Associate Professor Victor E. Pinkham, a native of South Africa, taught history for a quarter of a century preceding his retirement in 1962, making a particular contribution in his courses dealing with South America. For many years he was also rector of All Saints Episcopal Church in Northfield.
In the spring of 1946, Merrill E. (Casey) Jarchow became simultaneously associate professor of history and associate Dean of Men. The Minnesota Historical Society in 1949 published his The Earth Brought Forth, a history of agriculture in Minnesota during pioneer days. Dr. Jarchow taught occasionally during his time at Carleton, but said that his chief identification with the College was in the Office of the Dean of Men.
The Department of History came into the capable hands of Carlton C. Qualey in 1946 from a position at Swarthmore. Of Norwegian descent, and a graduate of neighboring St. Olaf College with a Columbia Ph.D., he possessed a lifelong interest in the history of immigrations, especially those from the north of Europe to the American Middle West. He wrote Norwegian Settlement in the United States. Under his chairmanship, the department moved toward a selective topical approach, and there was a steady increase in the number of students majoring in history and continuing in graduate work.
Associated with Dr. Qualey was Dr. Catherine E. Boyd, Radcliffe, and further study abroad. During her 19 years at Carleton, she made a special contribution in her courses in French and Italian history, in which she was an acknowledged authority. Her book on tithes and parishes in the Italy of the Middle Ages won a coveted award from the American Historical Association. In 1966 Professor Boyd left the College to join the staff of the history department at the University of Wisconsin. Catherine E. Boyd wrote, Tithes and Parishes in Medieval Italy: The Historical Roots of a Modern Problem, Cornell University Press, 1952.
1961-1962 was a big year at the college: it changed from the semester system to the trimester system. Course numbers changed from three numbers to two numbers, and there was no longer a Division of Departments Organizational chart, with a Chair of each division. It should be reasonable to assume that Divisional meetings of academic departments would have been eliminated at this time as well.
A chronology of tenure-track faculty members
In 1962 William F. Woehrlin joined the History department faculty as a specialist in the history of the Soviet Union. Bill was a member of the department for thirty years (1962-1993).
In 1963-1964 the History department received its first administrative support, a shared Leighton Hall secretary, Mrs. Margaret Carlson, who was secretary to all of the faculty with offices of Leighton Hall for one year.
Carl Dorian Weiner came to the college in 1964, an Early Modern Europeanist with a specialty in French History. He was Chair on various occasions, the most recent 1995-96.

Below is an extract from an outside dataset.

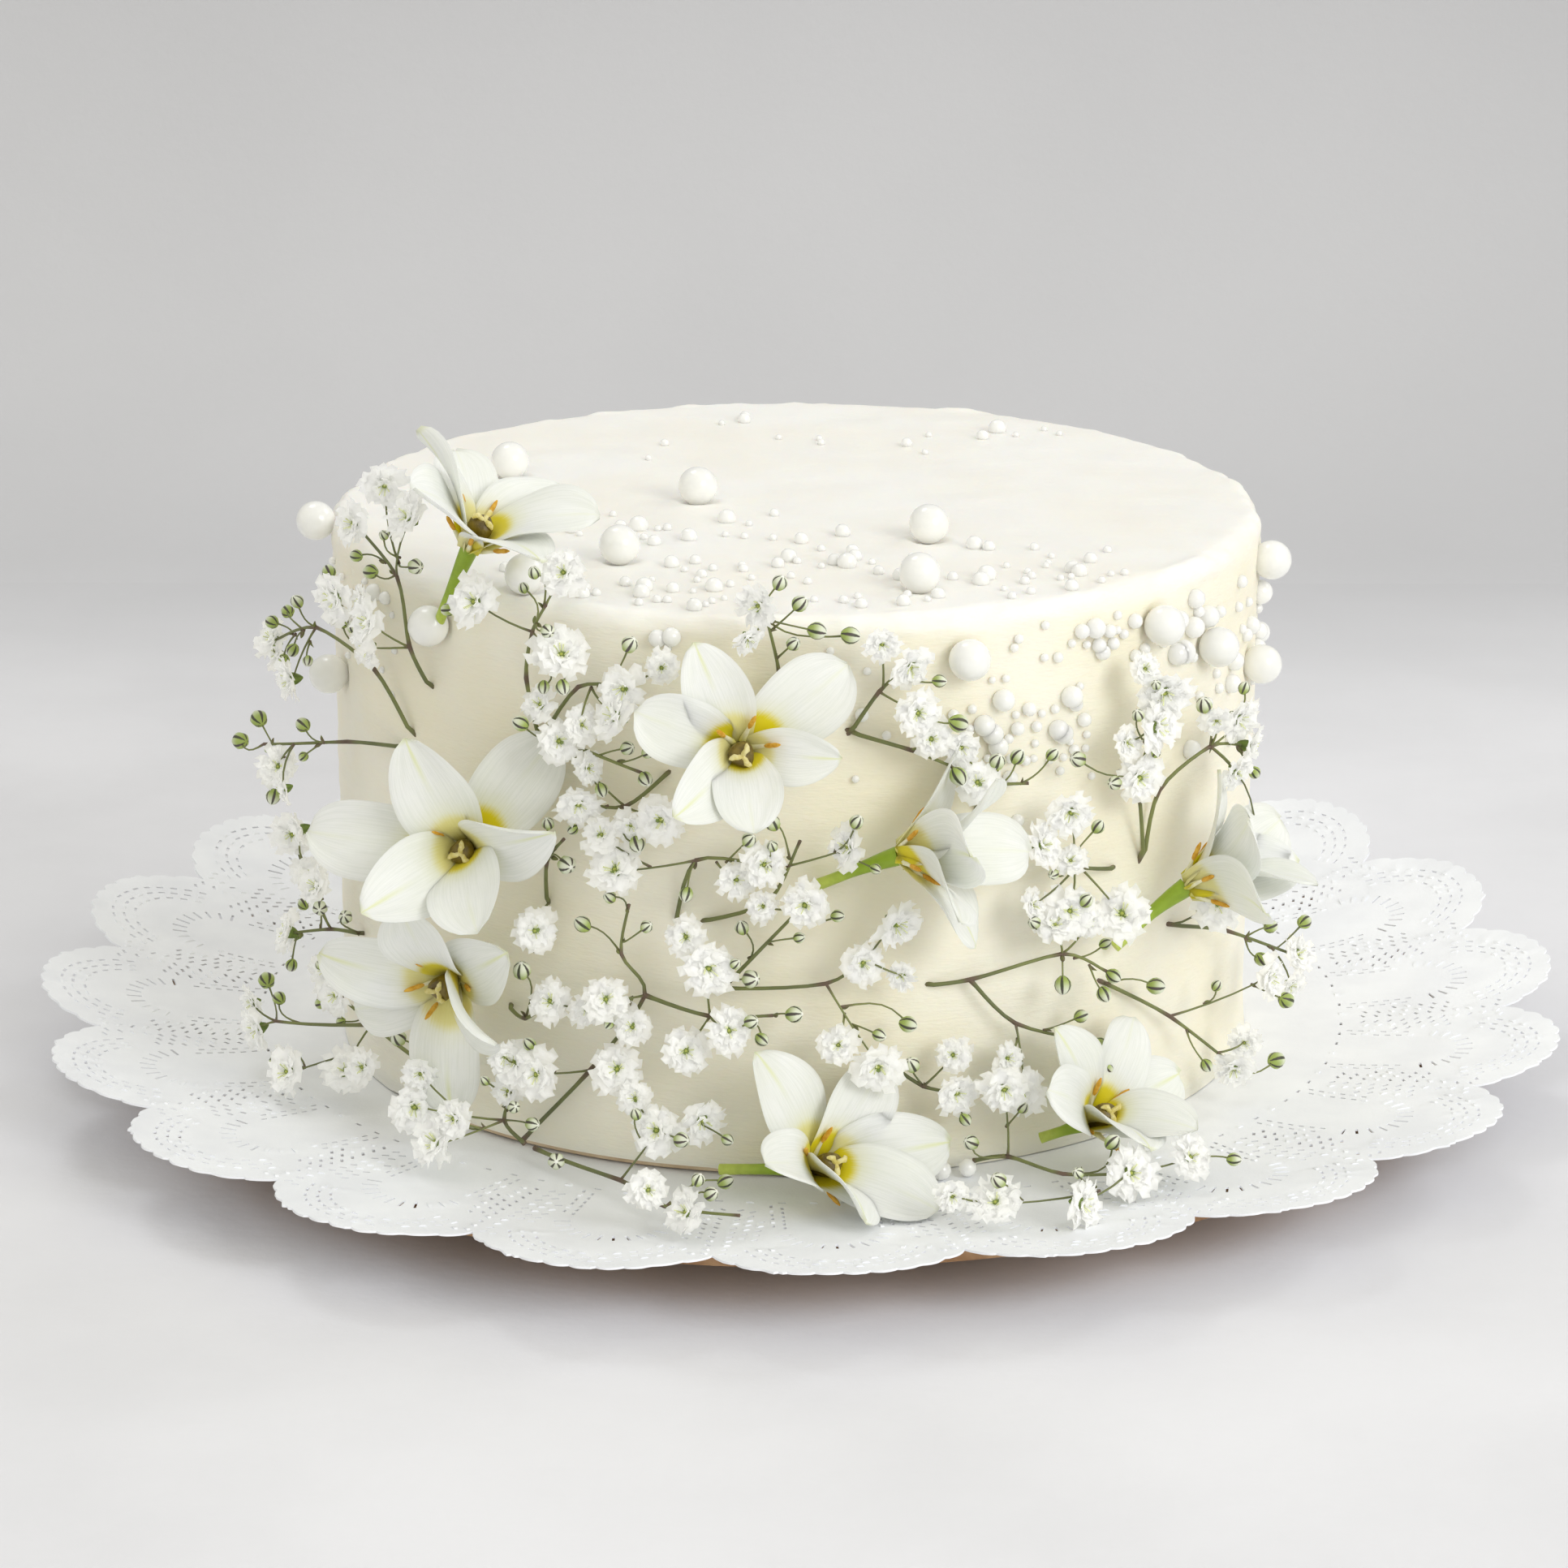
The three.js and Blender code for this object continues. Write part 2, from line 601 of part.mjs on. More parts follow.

The History department was given its own part-time secretary, Dian Ring, in 1964-1965. She was replaced in 1965-1966 by Elizabeth (Betty) Maguire, who stayed through 1967.
The year 1966 was an enormous year of change for the History department: John C. Perry (East Asianist), Philip Niles (Medievalist) and Diethelm Prowe (Modern Europeanist with a specialty in German history) joined the full-time faculty. Donald Bailey and Eugene Manning were temporary hires the same year.
Robert Elliott Bonner joined the department in 1967. He was chair from 1983-1986, and in fall, 1988-1989. He also had a three-year interlude as Dean of Students, 1992-1995. He redirected his focus from British history to the American West the last few years of his teaching and continued to teach in retirement in the American Studies Department.
Theresa (Terry) Basquin joined the department in 1967 and was the department secretary until 1975. In addition, Terry was the special assistant to the Chair of Asian Studies, John C. Perry, and, as noted earlier, a History department member.
Carlton Qualey retired in 1968. John C. Perry replaced him as Chair from 1968-1973, when Bill Woehrlin took over the department until 1977.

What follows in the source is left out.